Hitherto my normal brand has been Trident. According to the label, Trident tins are produced in Italy and are 65% tomato (the remainder being tomato juice and who knows what). Budget are also grown in Italy, and admit to 60% tomato. At 400g per tin, that’s only 20 more grammes of tomato. On a unit basis, clearly the Budget ones are still a better deal. But are they good enough?

Yes, dear readers, yes they are. I ventured 64 cents on a trial tin, and I can report that they are at least as good as the quite OK Trident tomatoes I was buying before. In fact, they appear to be identical, leading me to wonder whether the Budget tins are merely rebadged Trident ones. Anyway, bless the European Union’s taxpayers: they are funding our cheap tomatoes.

BONUS TINNED TOMATO FACT: tinned tomatoes are improved by a pinch of white sugar. It may not be that vine-ripened taste, but no one has to know.

Bon appetit. Or, even, Buon appetito!



  1. It may be that we are looking at this through cheapskate tinted spectacles, but whenever my partner and I have had occasion to try more expensive brands (simply because they were out of the budget variety) we found them to be inferior to the budget. The chopped variety is great on pizza.

  2. I generally find that simmering them on a medium-high heat for a few minutes brings out a better taste than sugar, although when I’m in a hurry sugar delivers a similar enough result.

    House brand tinned tomatos are one of the staples of my pantry, and I’ve just calculated I save around $70 per year…

    I’ve found that house brands are usually brand engineered versions of more expensive products, with identical contents. The bad labels are to allow the supermarket to corner those without purchasing power while retaining their more valued customers. A great first tip!

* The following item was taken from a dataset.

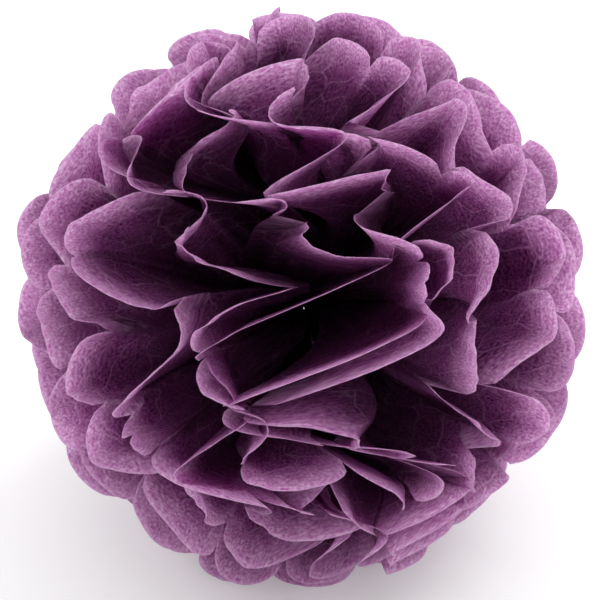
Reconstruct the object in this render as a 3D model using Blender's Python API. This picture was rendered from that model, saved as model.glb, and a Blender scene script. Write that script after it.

  3. I’ve taken to buying the really really big cans of tomatoes from Moore Wilsons (usually less than $4 a can from memory), running them through the hand mouli, then cooking them gently in some olive oil and garlic, sometimes with some lemon zest for a bit of pizazz. Most of the resulting sauce then goes in the freezer in those unrecyclable #5 plastic pots. Cheap and convenient.

  4. Of course, those tinned Italian tomatos may be picked using slave labour. Better to buy NZ or Australian (or almost anywhere non-Italian) instead.

  5. I think sometimes pack n save is not always the cheapest supermarket in wellington.

    I’m a big fan of stocking up during the regular, new world specials which pack n save never get close to.

  6. Last I looked I/S, you cannot get plain canned tomatoes that were *grown* in NZ. Watties/Oaks only use NZ tomatoes for their flavoured versions (yuk) and they import Italian tomatoes for their plain cans. Take a close look at the fine print on the cans!

    OTOH, during the tomato season – head up to Penrays in Otaki and do some pick-your-own. Cheap as! If you have the freezer space, all you need to do is blanch and skin them, then free-flow freeze them for use all through the winter. Far nicer than canned as they have a fresher taste, but my freezer is too tiny to do the amount I need. Penrays is also great for bulk chilis, eggplants, apples, etc.

  7. And growing tomatoes isn’t particularly hard either, although I still find I need to buy cans – they’re a supplement rather than replacement.

  8. Sue: I have a supermarket post in the works.

    I/S: that is… disconcerting. I have been trying to find out more about this.

    On growing your own: when I was a kid, that’s what we did. Dad had a big garden, and huge amounts ended up in preserving jars as tomato puree. I just can’t see myself producing worthwhile amounts in a Wellington courtyard.

    Of course, perhaps the really frugal person doesn’t eat tinned veg out of season…

  9. There was a great post on tomatoes on The Oil Drum today, encapsulating frugality and enjoyment.

  10. We have a liking for New World’s “la Italiana” peeled plum tomatos packed for NC Ingredients Ltd, Auckland. Ingredients: Tomatoes, tomato juice, citric acid. Net wt 400g, drained 240g, but the drainings aren’t discarded, too rich.

    I’d like to grow our own tomatoes, but for the last few years we’ve had disappointing results. I’m not sure whether it’s the ChCh weather or the available plant varieties. My father never had any problems producing mountains of them, without the aid of glasshouses or sprays.

  11. Psychokiwi: The can of Oak chopped tomatoes in my cupboard (“Made in New Zealand”) says you’re wrong. But they’re a pain to find, and I end up having to go to New World every so often to stock up.

    With Watties, they’re “Made in New Zealand from local and imported ingrediants” (or similar). Which is a pain if you want to eat ethically.

  12. Oooh – thanks I/S for the tip on Oak tomatoes – I’ll take a look next time I’m at NW. The can of Watties tomatoes I resorted to last night (from my earthquake stash) were explicitly from Italy.

  13. Finally catching up on this neat blog, and I want to shout out to “Home Brand” gingernuts from the Woolworths nexus of supermarkets.

    These are gingernuts that taste like ginger. They are great. They are not as good as the luxe spendy gingernuts you can also buy in the baked goods section, but they thoroughly crush the standard competition.